LONDON: British Finance Minister Jeremy Hunt said on Sunday he would not implement tax cuts that would push up inflation, days before he announces a major budget update that is widely expected to contain reductions in some taxes.
Hunt is due to present an Autumn Statement on Wednesday which he hopes will revive the fortunes of both a stagnant British economy and the governing Conservatives ahead of an election expected next year, and the Sunday Times reported he was considering cutting income tax or national insurance.
He has been under pressure from some Conservative lawmakers who, alarmed at the opposition Labour Party’s big lead in opinion polls, have demanded he deliver tax cuts.
“We do want to bring down the tax burden but we will only do so responsibly,” Hunt told Sky News. “The one thing we won’t do is any kind of tax cut that fuels inflation.”
Annual inflation tumbled to 4.6% in October from 6.7% a month earlier, putting Prime Minister Rishi Sunak on track to meet a pledge of halving inflation over 2023.
“I do think the British economy has turned a corner this week,” Hunt said in a separate interview with Times Radio, adding that his priority was growth. “I will be doing everything that I can possibly think of to boost growth.”
Asked if he would cut inheritance tax - a move the Sunday Times said could be delayed owing to bad press - Hunt told Sky “everything is on the table” ahead of his statement.
Options limited after heavy spending
Labour’s finance spokesperson Rachel Reeves said cutting inheritance tax would be the wrong priority in a cost-of-living crisis.
“Lower taxes on working people - if the government can explain where the money is coming from - is something I would support,” Reeves told Sky News.
Hunt’s options are limited after heavy state spending on the COVID-19 pandemic and last year’s surge in energy prices. Public debt now stands close to 100% of economic output, more than three times its size 20 years ago.
Still, official forecasts due on Wednesday are expected to show Hunt has more room for giveaways before running into trouble with fiscal rules than in his annual budget published in March.
“If we’re going to be a dynamic, thriving, energetic, fizzing economy, we need to have a lower tax burden,” Hunt told Times Radio, adding that the only way to bring personal taxes down was to spend public money more efficiently.

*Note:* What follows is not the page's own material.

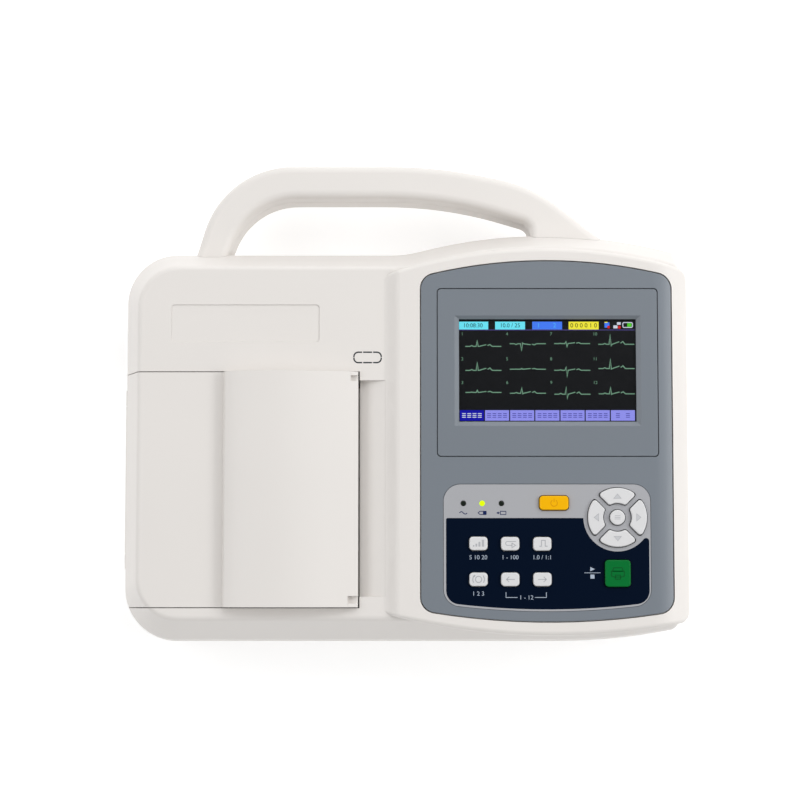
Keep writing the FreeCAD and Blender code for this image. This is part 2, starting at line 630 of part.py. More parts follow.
flat = upper.cut(upper_in).common(box(-150, COVER_FLAT_X, CY0, CY1, CV_EDGE, 70))
bulge = bulge_volume(0, CV_X1, CREST[0][0], 63.5, (-94.9, Z_TOP))
bulge = bulge.cut(bulge_volume(COVER_T, CV_X1 - COVER_T, -91.6, 60.0, (-92.4, 63.0)))
cover = flat.fuse(bulge)
under_bulge = bulge_volume(1.0, CV_X1 - 1.0, -92.0, 30.0, (-93.0, 64.0))
for y0 in RIB_Y:
    rib = box(-37.0, -25.4, y0, y0 + RIB_T, 51.2, 75).common(under_bulge)
    cover = cover.fuse(rib).cut(tube(4.0, 0, y0, y0 + RIB_T, PLATEN))
for x0, y0, y1, over0, over1 in ((-28.2, 9.0, CY1, 0, 1), (-29.6, CY0, -102.7, 1, 0)):
    bed = box(x0 - 1.5, CV_X1, y0 - over1, y1 + over0, 65.2, CORNER_FLAT_Z)
    cover = cover.fuse(bed).cut(box(x0, CV_X1 + 1, y0 - over0, y1 + over1, CORNER_FLAT_Z, 80))
closing = bulge_volume(0.2, CV_X1 - 0.2, -93.4, 63.5, (-94.7, 65.8))
for y0 in (CY0, CY1 - RIB_T):
    cover = cover.fuse(closing.common(box(-96, -20, y0, y0 + RIB_T, 60, 80)))
neck = box(X_LEFT, HINGE[0], *BARREL_Y, HINGE[1], CV_EDGE + 0.5).common(upper)
cover = cover.fuse(neck).fuse(tube(HINGE_R, 0, *BARREL_Y, HINGE))
cover = cover.cut(tube(PIN_R + SHAFT_PLAY, 0, BARREL_Y[0] - 1, BARREL_Y[1] + 1, HINGE))
parts["paper_cover"] = cover.removeSplitter()
parts["cover_hinge_pin"] = tube(PIN_R, 0, HINGE_Y0, HINGE_Y1, HINGE)


# --- paper drive
def gear(z, c, bore, tooth_at):
    """Spur gear about Y with an involute flank; one tooth points along tooth_at degrees in XZ."""
    r = MODULE * z / 2
    rb, ra, rf = r * math.cos(PRESSURE), r + MODULE, r - 1.25 * MODULE
    half = math.pi / (2 * z) - BACKLASH / (2 * r) + math.tan(PRESSURE) - PRESSURE
    flank = [(rf, half)] if rf < rb else []
    r0, steps = max(rb, rf), 5
    for k in range(steps + 1):
        rr = r0 + (ra - r0) * k / steps
        al = math.acos(min(1.0, rb / rr))
        flank.append((rr, half - (math.tan(al) - al)))
    pts = []
    for n in range(z):
        t = math.radians(tooth_at) + 2 * math.pi * n / z
        pts += [(rr, t - h) for rr, h in flank]
        pts += [(rr, t + h) for rr, h in reversed(flank)]
    vs = [V(c[0] + rr * math.cos(t), GEAR_Y0, c[1] + rr * math.sin(t)) for rr, t in pts]
    s = Part.Face(Part.makePolygon(vs + vs[:1])).extrude(V(0, GEAR_Y1 - GEAR_Y0, 0))
    return s.cut(tube(bore, 0, GEAR_Y0, GEAR_Y1, c))


IDLER = (PLATEN[0], PLATEN[1] - MODULE * (Z_PLATEN + Z_IDLER) / 2)
PINION_AT = -67.5       # direction from the idler to the pinion, degrees in XZ
REACH = MODULE * (Z_IDLER + Z_PINION) / 2
PINION = (IDLER[0] + REACH * math.cos(math.radians(PINION_AT)),
          IDLER[1] + REACH * math.sin(math.radians(PINION_AT)))
MOTOR_Y = CHASSIS_Y1 + SHEET

parts["platen_roller"] = tube(PLATEN_R, SHAFT_R, PAPER_Y0, PAPER_Y1, PLATEN)
parts["platen_shaft"] = tube(SHAFT_R, 0, -107.0, 12.8, PLATEN)
parts["platen_gear"] = gear(Z_PLATEN, PLATEN, SHAFT_R, -90)
parts["platen_bushes"] = Part.makeCompound(
    [tube(4.0, SHAFT_R + SHAFT_PLAY, y, y + RIB_T, PLATEN) for y in RIB_Y])
parts["idler_gear"] = gear(Z_IDLER, IDLER, IDLER_R + SHAFT_PLAY, 97.5)
parts["idler_post"] = tube(IDLER_R, 0, 8.7, MOTOR_Y, IDLER)
parts["motor_pinion"] = gear(Z_PINION, PINION, MOTOR_SHAFT_R, PINION_AT + 180 + 180 / Z_PINION)
parts["motor_shaft"] = tube(MOTOR_SHAFT_R, 0, 8.7, 20.0, PINION)
ears = box(PINION[0] - 17, PINION[0] + 17, MOTOR_Y, MOTOR_Y + 0.8, PINION[1] - 4, PINION[1] + 4)
motor = fuse(tube(12.0, 0, MOTOR_Y, 36.0, PINION), ears)
parts["stepper_motor"] = motor.cut(tube(MOTOR_SHAFT_R + SHAFT_PLAY, 0, MOTOR_Y - 0.2, 20.05, PINION))

# --- printer frame
cheek = [(-92, 8), (-14, 8), (-14, 48), (-22, 52), (-40, 58), (-80, 58), (-92, 50)]
front_y = CHASSIS_Y0 - SHEET
ch = fuse(
    profile_y(cheek, CHASSIS_Y1, MOTOR_Y),
    profile_y(cheek, front_y, CHASSIS_Y0),
    box(-92, -14, front_y, MOTOR_Y, 8, 10),
    box(-92, -90, front_y, MOTOR_Y, 8, 35),
    box(-143, -90, -106.5, 13, 33, 35),
)
ch = ch.common(prism(body_outline(20, 4.0), 40))
ch = ch.cut(tube(IDLER_R, 0, CHASSIS_Y1 - 0.2, MOTOR_Y + 0.2, IDLER))
ch = ch.cut(tube(2.4, 0, CHASSIS_Y1 - 0.2, MOTOR_Y + 0.2, PINION))
ch = ch.cut(tube(HUB_R, 0, CHASSIS_Y1 - 0.2, MOTOR_Y + 0.2, ROLL))
ch = ch.cut(tube(HUB_R, 0, front_y - 0.2, CHASSIS_Y0 + 0.2, ROLL))
for x, y in CHASSIS_POSTS:
    ch = ch.cut(cyl(1.6, 3, (x, y, 7.5)))
parts["printer_chassis"] = ch.removeSplitter()
parts["roll_hubs"] = Part.makeCompound([
    fuse(tube(HUB_R, 0, front_y, -97.0, ROLL), tube(11.0, 0, CHASSIS_Y0, -104.6, ROLL)),
    fuse(tube(HUB_R, 0, -1.0, MOTOR_Y, ROLL), tube(11.0, 0, 6.6, CHASSIS_Y1, ROLL)),
])
parts["paper_core"] = tube(CORE_OD / 2, CORE_ID / 2, PAPER_Y0, PAPER_Y1, ROLL)
parts["paper_roll"] = tube(ROLL_OD / 2, CORE_OD / 2, PAPER_Y0, PAPER_Y1, ROLL)
web = [
    (-62.0, 18.4), (-44.0, 16.6), (-33.0, 22.0), (-27.5, 34.0), (-25.6, 46.0), (-25.05, 51.5),
    (-24.9, 51.5), (-25.4, 46.0), (-27.3, 34.0), (-32.85, 21.85), (-43.95, 16.4), (-62.0, 18.2),
]
parts["paper_web"] = profile_y(web, PAPER_Y0, PAPER_Y1)
bracket = fuse(box(-16.5, -15.0, -104, 10, 10, 57.5), box(-24.0, -15.0, -104, 10, 10, 11.5))
parts["head_bracket"] = bracket.cut(cyl(4.2, 5, (-19.5, -96, 8)))
parts["head_sink"] = box(-23.7, -20.9, PAPER_Y0, PAPER_Y1, 47.0, 58.6)
parts["thermal_head"] = box(-24.8, -23.7, PAPER_Y0, PAPER_Y1, 52.2, 58.6)


def coil(x, y, z, r, wire, length, turns):
    """Compression spring along -X from (x, y, z)."""
    helix = Part.makeHelix(length / turns, length, r)
    section = Part.Wire(Part.makeCircle(wire, V(r, 0, 0), V(0, 1, 0)))
    s = Part.Wire(helix).makePipeShell([section], True, True)
    s.rotate(V(0, 0, 0), V(0, 1, 0), -90)
    s.translate(V(x, y, z))
    return s


parts["head_springs"] = Part.makeCompound([coil(-16.8, y, 53.0, 2.6, 0.25, 3.8, 4) for y in (-75.0, -23.0)])

# --- electronics
Z_PARTS = Z_BOARD + BOARD_T
main = box(6, 137, -106, 68, Z_BOARD, Z_PARTS)
for x, y in BOARD_POSTS:
    main = main.cut(cyl(1.5, 3, (x, y, Z_BOARD - 0.5)))
for x, y in SCREWS:
    main = main.cut(cyl(5.5, 5, (x, y, Z_BOARD - 1)))
parts["main_board"] = main
# x, y, width, depth, height of what stands on the main board
CHIPS = [
    (30, 20, 24, 24, 2.2), (62, 24, 14, 20, 1.6), (30, -30, 18, 18, 1.8), (36, -66, 26, 10, 6.0),
    (84, 50, 30, 8, 7.0), (22, 48, 12, 16, 9.0), (60, -92, 20, 8, 5.0),
]
parts["board_chips"] = Part.makeCompound(
    [box(x - a / 2, x + a / 2, y - b / 2, y + b / 2, Z_PARTS, Z_PARTS + h) for x, y, a, b, h in CHIPS])
parts["shield_can"] = box(74, 122, -66, -10, Z_PARTS, Z_PARTS + 7).cut(
    box(74.5, 121.5, -65.5, -10.5, Z_PARTS - 0.1, Z_PARTS + 6.5))
power = box(-127, -40, 22, 62, Z_POWER, Z_POWER + BOARD_T)
for x, y in POWER_POSTS:
    power = power.cut(cyl(1.5, 3, (x, y, Z_POWER - 0.5)))
for x, y in SCREWS:
    power = power.cut(cyl(5.0, 5, (x, y, Z_POWER - 1)))
parts["power_board"] = fuse(power, box(-112, -92, 26, 44, Z_POWER + BOARD_T, Z_POWER + 16))
parts["transformer"] = fuse(box(-86, -54, 26, 56, Z_POWER + BOARD_T, Z_POWER + 22),
                            box(-80, -60, 22, 60, Z_POWER + 4, Z_POWER + 20))
parts["battery_pack"] = rounded(-136, -99, -84, 4, 4, FLOOR + 0.1, 25.0)
door = rounded(wx0 + GAP, wx1 - GAP, wy0 + GAP, wy1 - GAP, 1.0, Z_FOOT, FLOOR)
door = door.cut(cyl(1.6, 5, (*DOOR_SCREW, 2))).cut(cyl(2.7, 2.4, (*DOOR_SCREW, 2)))
parts["battery_door"] = door.cut(rounded(-124, -111, -80.5, -77.5, 1.0, Z_FOOT - 1, Z_FOOT + 0.6))
cone = cyl(15.0, 4.0, (*SPEAKER, FLOOR)).fuse(cyl(9.0, 4.5, (*SPEAKER, FLOOR + 4)))
parts["speaker"] = cone.cut(cyl(13.0, 1.5, (*SPEAKER, FLOOR)))

# --- outside connections
parts["patient_connector"] = fuse(box(128, 141.0, CUFF_Y0, CUFF_Y1, CUFF_Z0, CUFF_Z1),
                                  box(141.0, 144.0, CUFF_Y0 + 6, CUFF_Y1 - 6, 21.0, 31.0))
inlet = fuse(box(-146.6, -128, 22, 48, 10.6, 29.4), box(-147.6, -146.6, 21.6, 48.4, 10.1, 29.9))
inlet = inlet.cut(box(-148, -131, 23.5, 46.5, 12.2, 27.8))
PIN_AT = ((INLET_Y - 6.5, 18.0), (INLET_Y + 6.5, 18.0), (INLET_Y, 21.0))
pins = [box(-145.0, -131.0, y - 1, y + 1, z - 2, z + 2) for y, z in PIN_AT]
parts["mains_inlet"] = Part.makeCompound([inlet] + pins)
parts["earth_terminal"] = fuse(cyl(3.0, 12.0, (-148.2, EARTH_Y, EARTH_Z), (1, 0, 0)),
                               cyl(5.0, 3.0, (-145.0, EARTH_Y, EARTH_Z), (1, 0, 0)))

# --- feet and screws
parts["rubber_feet"] = Part.makeCompound([cyl(7.0, Z_FOOT, (x, y, 0)) for x, y in FEET])


def up_screw(x, y, z, r, length, head_r, head_h):
    """Cross-head screw driven upwards; its head's upper face lies at z."""
    s = fuse(cyl(r, length, (x, y, z)), cyl(head_r, head_h, (x, y, z - head_h)))
    z0, z1 = z - head_h - 0.1, z - head_h + 1.1
    return s.cut(box(x - 2, x + 2, y - 0.4, y + 0.4, z0, z1)).cut(box(x - 0.4, x + 0.4, y - 2, y + 2, z0, z1))


def down_screw(x, y, z, length):
    """Screw driven downwards; the underside of its head lies at z."""
    return fuse(cyl(PILOT_R, length, (x, y, z - length)), cyl(2.6, 1.8, (x, y, z)))


parts["case_screws"] = Part.makeCompound([up_screw(x, y, 24.0, 1.5, 18.0, 2.9, 2.2) for x, y in SCREWS])
small = [fuse(cyl(0.9, 5.2, (x, y, KEY_BOARD_Z)), cyl(1.8, 1.2, (x, y, KEY_BOARD_Z - 1.2)))
         for x, y in KEYPAD_POSTS]
small += [down_screw(x, y, Z_BOARD + BOARD_T, 7.6) for x, y in BOARD_POSTS]
small += [down_screw(x, y, Z_POWER + BOARD_T, 6.0) for x, y in POWER_POSTS]
small += [down_screw(x, y, 10.0, 4.0) for x, y in CHASSIS_POSTS]
small.append(up_screw(*DOOR_SCREW, 4.4, PILOT_R, 6.5, 2.5, 1.2))
parts["small_screws"] = Part.makeCompound(small)

# ---------------------------------------------------------------- export
for name, shape in parts.items():
    if not shape.isValid():
        print("not valid:", name)
    shape.exportStep("parts/%s.step" % name)
print(len(parts), "parts")
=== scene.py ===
"""Looks, fine pieces, light and camera for the ECG recorder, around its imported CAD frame."""

import json
import math

import bpy
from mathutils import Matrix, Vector


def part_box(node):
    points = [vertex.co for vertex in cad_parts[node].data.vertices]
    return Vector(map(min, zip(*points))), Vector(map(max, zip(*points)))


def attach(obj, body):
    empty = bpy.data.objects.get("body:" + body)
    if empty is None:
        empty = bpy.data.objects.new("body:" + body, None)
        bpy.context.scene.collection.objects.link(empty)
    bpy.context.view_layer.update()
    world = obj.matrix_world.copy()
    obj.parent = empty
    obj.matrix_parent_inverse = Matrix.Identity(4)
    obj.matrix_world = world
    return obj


MM = 0.001
ROOT = "case"

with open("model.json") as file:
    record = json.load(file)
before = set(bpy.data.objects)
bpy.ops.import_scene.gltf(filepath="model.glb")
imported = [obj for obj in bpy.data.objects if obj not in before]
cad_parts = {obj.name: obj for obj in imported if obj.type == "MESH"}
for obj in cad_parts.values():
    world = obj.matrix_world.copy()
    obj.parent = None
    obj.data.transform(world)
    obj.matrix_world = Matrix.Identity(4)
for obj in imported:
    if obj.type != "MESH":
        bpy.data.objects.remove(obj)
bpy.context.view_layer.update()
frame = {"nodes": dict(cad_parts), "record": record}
nodes = frame["nodes"]
node_slot = {s["node"]: s["material_slot"] for s in frame["record"]["subparts"]}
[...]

“We want to show people there is a path to lower taxes but we also want to be honest with people this is not going to happen overnight.”
While UK tax revenues are at their highest since the 1940s, according to the Institute for Fiscal Studies, the country’s tax rate is lower than in most other western European countries. Data for 2021 from the Organisation for Economic Co-operation and Development showed Britain was the lowest among major European countries, well below France’s 45% or Germany’s 40%.